The breadth of this definition has spawned many distinct interpretations of how society can (or must) adapt its behaviors and practices to enable continued growth and prosperity. There is, however, general agreement that sustainable development or sustainability reflects three inter-related dimensions: environmental quality, social equity, and economic prosperity. While the impetus behind the sustainability movement has largely been provided by environmental (and to some degree, population growth) concerns, there is a clear recognition within all sides of the movement that a reasonable balance among the three dimensions is a prerequisite to an organization, community, economy, or nation that is viable in the long term.
The term "sustainability" is in more common use within corporate organizations, probably because it is simpler, and is not directly connected to either material consumption or development, which are major concerns to some stakeholders. Sustainability also seems more directly germane to the scale of a single organization, and therefore is more useful as an organizing principle for internal business improvement initiatives.
More generally, however, the distinction between sustainable development and sustainability is not a matter of semantics, for the following reason: Sustainable development is about helping the world's poor. The Brundtland Commission recognized the dire circumstances in which a sizeable fraction of humanity lived (and still does), as well as the legitimacy of their aspirations for a better life and higher standard of living. They also recognized, however, that if the billions living in poverty around the world were to achieve their goal with (then) current technology, infrastructure, and relative consumption patterns, their collective actions would unleash a global environmental catastrophe. In response, the sustainable development concept postulates that the developing world and its people must receive assistance so that they can build their economies in a way that does not undermine their own natural resource base, threaten the health of their people (or that of their neighbors), or unjustly enrich a small percentage of the population at the expense of everyone else.

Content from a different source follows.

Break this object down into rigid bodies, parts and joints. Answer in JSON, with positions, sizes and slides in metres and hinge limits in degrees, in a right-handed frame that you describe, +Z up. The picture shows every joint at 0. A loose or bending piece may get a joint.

As suggested above, sustainable development remains a worthy and important goal, but it should be distinguished from the environmental, social, and economic challenges and opportunities directly facing most U.S. organizations, particularly those in the corporate sector.
1 Available from BoardSource, Inc.
2 Some people and organizations are now using the phrase "people, planet, profits" as convenient shorthand for this concept.
3 Most U.S. nonprofits are organized under Section 501(c)(3) of the Internal Revenue Code, which enables them to receive monetary and other donations that are tax-deductible for the donor. Tax-exempt organizations eligible for Section 501(c)(3) status are limited to organizations formed and operated exclusively for charitable, religious, educational, scientific, literary, or other defined purposes.